Beberapa langkah akan dilakukan oleh Bank Indonesia untuk meningkatkan pelonggaran moneter melalui instrumen kuantitas (quantitative easing). Pertama, ekspansi operasi moneter melalui penyediaan term-repo kepada bank-bank dan korporasi dengan transaksi underlying SUN/SBSN dengan tenor sampai dengan 1 (satu) tahun. Kedua, menurunkan Giro Wajib Minimum (GWM) Rupiah masing-masing sebesar 200 bps untuk Bank Umum Konvensional dan 50 bps untuk Bank Umum Syariah/Unit Usaha Syariah, mulai berlaku 1 Mei 2020. Ketiga, tidak memberlakukan kewajiban tambahan Giro untuk pemenuhan Rasio Intermediasi Makroprudensial (RIM) baik terhadap Bank Umum Konvensional maupun Bank Umum Syariah/Unit Usaha Syariah untuk periode 1 (satu) tahun, mulai berlaku 1 Mei 2020.
“Guna memperkuat manajemen likuiditas perbankan dan sehubungan dengan penurunan GWM Rupiah tersebut, Bank Indonesia akan menaikkan Rasio Penyangga Likuiditas Makroprudensial (PLM) sebesar 200 bps untuk Bank Umum Konvensional dan sebesar 50 bps untuk Bank Umum Syariah/Unit Usaha Syariah, mulai berlaku 1 Mei 2020. Kenaikan PLM tersebut wajib dipenuhi melalui pembelian SUN/SBSN yang akan diterbitkan oleh Pemerintah di pasar perdana,” katanya.
Bank Indonesia juga meningkatkan berbagai instrumen kebijakan sistem pembayaran untuk semakin memperluas penggunaan transaksi pembayaran secara non tunai dalam memitigasi dampak covid-19. Antara lain dengan mendukung akselerasi elektronifikasi penyaluran program-program sosial pemerintah seperti Program Keluarga Harapan (PKH), Bantuan Pangan Non Tunai (BPNT), Kartu Prakerja, dan Kartu Indonesia Pintar (KIP).
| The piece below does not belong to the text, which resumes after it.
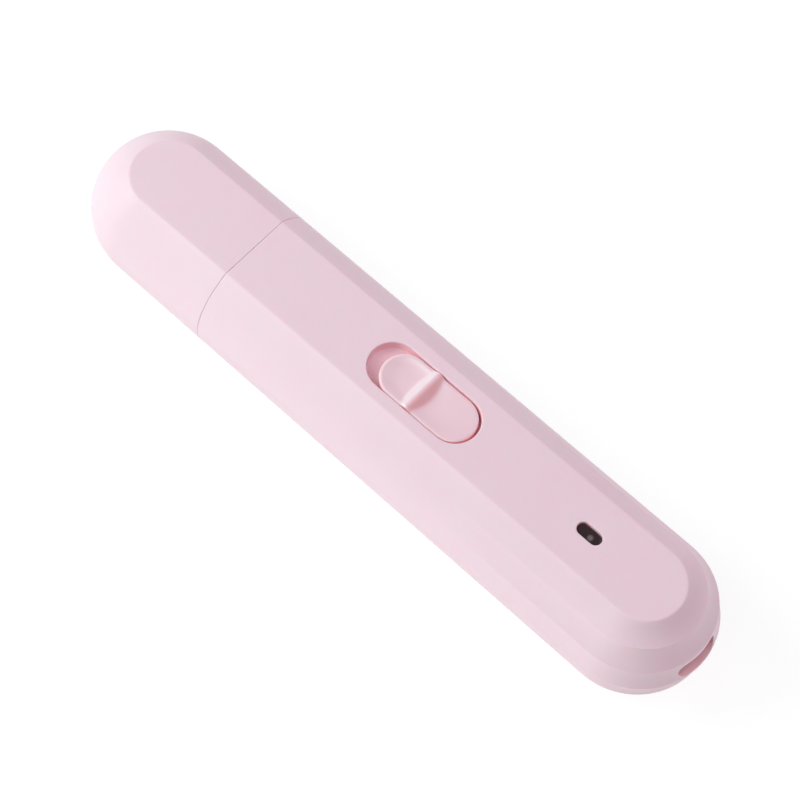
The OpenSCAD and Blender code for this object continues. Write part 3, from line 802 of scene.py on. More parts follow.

Selain itu Bank Indonesia bersama Perusahaan Jasa Pembayaran (PJSP) juga meningkatkan sosialisasi kepada masyarakat agar lebih banyak menggunakan transaksi pembayaran non-tunai baik melalui digital banking, uang elektronik, dan perluasan akseptasi QRIS.
Dia menambahkan, Bank Indonesia juga melonggarkan kebijakan kartu kredit terkait dengan penurunan batas maksimum suku bunga, nilai pembayaran minimum, dan besaran denda keterlambatan pembayaran serta mendukung kebijakan penerbit kartu kredit untuk memperpanjang jangka waktu pembayaran bagi nasabah.
“Bauran kebijakan Bank Indonesia tersebut merupakan bagian dari sinergi kebijakan yang terkoordinasi sangat erat dengan Pemerintah maupun melalui Komite Stabilitas Sistem Keuangan (KSSK) serta otoritas terkait untuk menjaga stabilitas makroekonomi dan sistem keuangan serta dalam upaya pemulihan ekonomi nasional dari dampak covid-19,” pungkasnya.